Komisi Pemberantasan Korupsi (KPK) mengaku telah belajar dari kejadian kaburnya Harun Masiku dan memastikan hal itu tidak akan terulang dalam pencarian terhadap Sahbirin Noor Gubernur Kalimantan Selatan (Kalsel).
“Belajar dong (dari kasus Harun Masiku),” kata Asep Guntur Rahayu Direktur Penyidikan KPK di Gedung Pusat Edukasi Antikorupsi KPK di Jakarta, Kamis (7/11/2024) dilansir Antara.
Asep memastikan Paman Birin sapaan Gubernur Kalsel itu masih berada di wilayah Indonesia. Data keimigrasian menunjukkan belum ada upaya Sahbirin untuk melintasi perbatasan Indonesia.
KPK bahkan telah berkoordinasi dengan Direktorat Jenderal Imigrasi untuk memberlakukan cegah atau larangan bepergian terhadap Paman Birin.
Larangan bepergian keluar negeri tersebut diberlakukan sejak 7 Oktober 2024, dan berlaku selama enam bulan serta dapat diperpanjang demi kepentingan penyidikan.
“Informasi kami, komunikasi dengan imigrasi dan lain-lain itu belum ada di perlintasan, belum menyeberang,” ujarnya.
Sebagai informasi, Sahbirin Noor saat ini tak diketahui keberadaannya usai ditetapkan tersangka kasus dugaan suap pengadaan barang dan jasa terkait tiga proyek pembangunan di Provinsi Kalsel. Sahbirin ditetapkan sebagai tersangka bersama enam orang lainnya.
Penyidik komisi antirasuah saat ini sedang memanggil dan memeriksa sejumlah saksi untuk dimintai keterangan soal keberadaan Sahbirin Noor.
Para tersangka lain dalam perkara tersebut adalah Ahmad Solhan (SOL) Kepala Dinas PUPR Kalsel, Yulianti Erlynah (YUL) Kepala Bidang Cipta Karya Dinas PUPR Kalsel, Ahmad (AMD) Bendahara Rumah Tahfidz Darussalam, dan Agustya Febry Andrean (FEB) Plt. Kabag Rumah Tangga Gubernur Kalsel.
Selain itu, masih ada dua tersangka lainnya yang berasal dari pihak swasta, yakni Sugeng Wahyudi (YUD) dan Andi Susanto (AND).

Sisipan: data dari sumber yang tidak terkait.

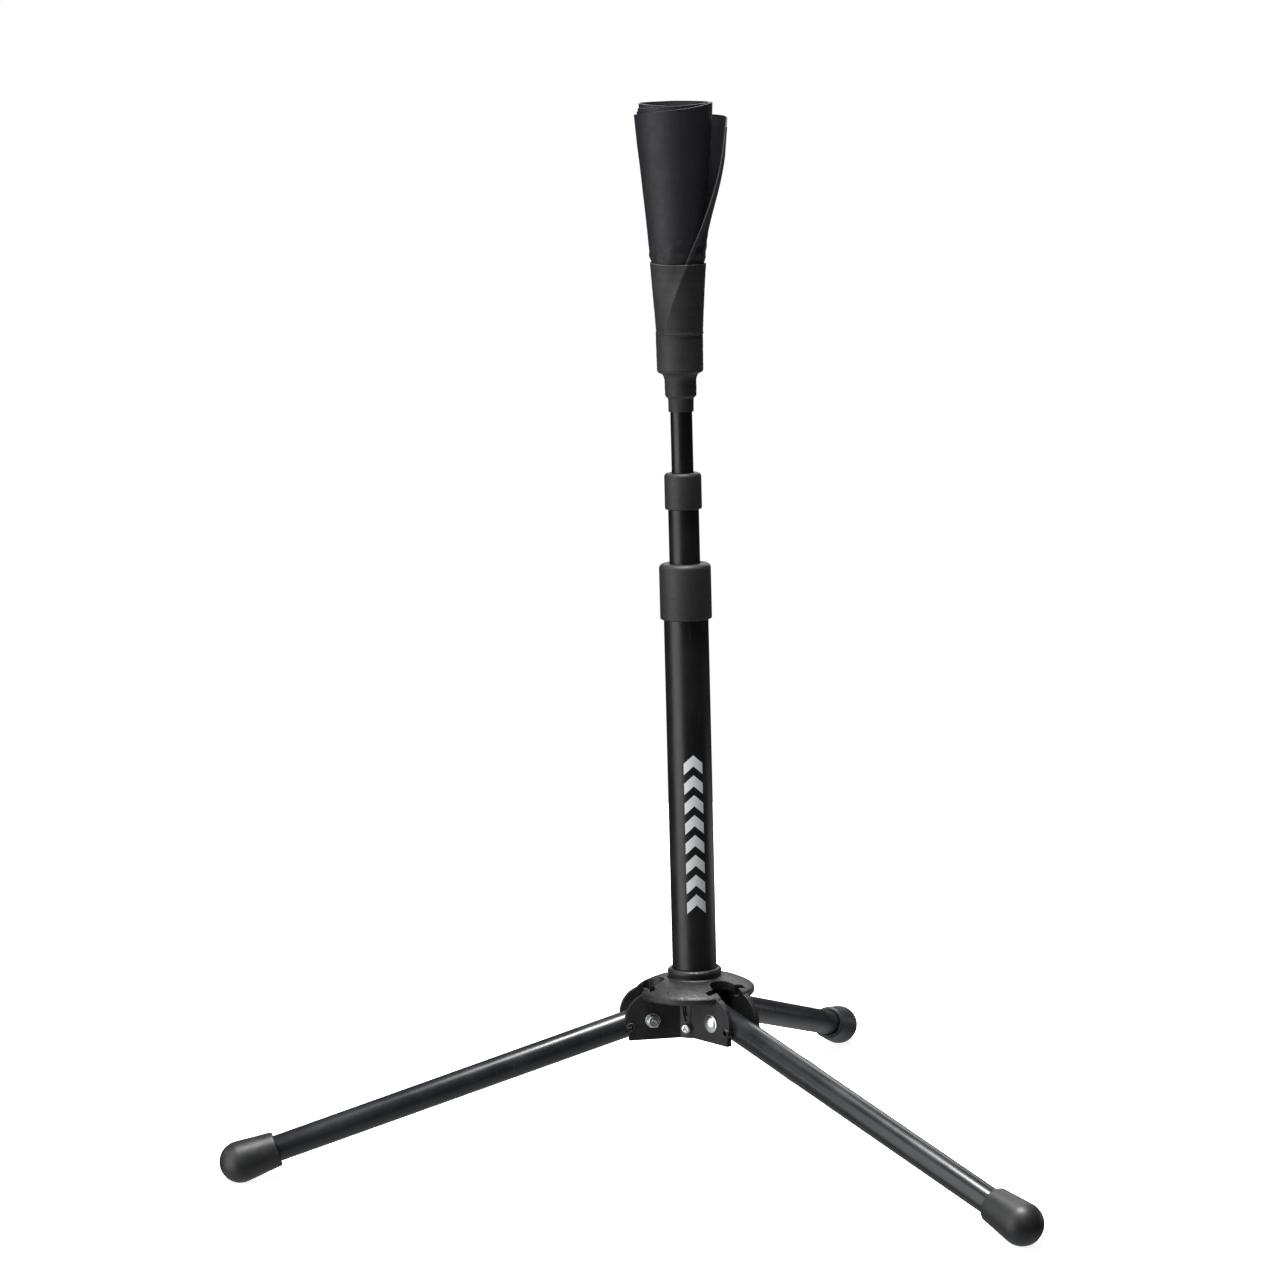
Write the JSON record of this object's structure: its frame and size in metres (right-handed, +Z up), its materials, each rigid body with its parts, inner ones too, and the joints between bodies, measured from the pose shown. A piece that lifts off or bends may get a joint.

Proyek yang menjadi objek perkara tersebut adalah pembangunan lapangan sepak bola di Kawasan Olahraga Terintegrasi Provinsi Kalimantan Selatan senilai Rp23 miliar, pembangunan Gedung Samsat Terpadu senilai Rp22 miliar, dan pembangunan kolam renang di Kawasan Olahraga Terintegrasi Provinsi Kalsel dengan nilai Rp9 miliar.
Keenam orang yang berstatus sebagai penyelenggara negara tersebut dijerat dengan Pasal 12 huruf a atau b, Pasal 11, atau 12B Undang-Undang Nomor 31 Tahun 1999 tentang Pemberantasan Tindak Pidana Korupsi sebagaimana diubah dengan Undang-Undang Nomor 20 Tahun 2001 juncto Pasal 55 ayat (1) ke-1 KUHP.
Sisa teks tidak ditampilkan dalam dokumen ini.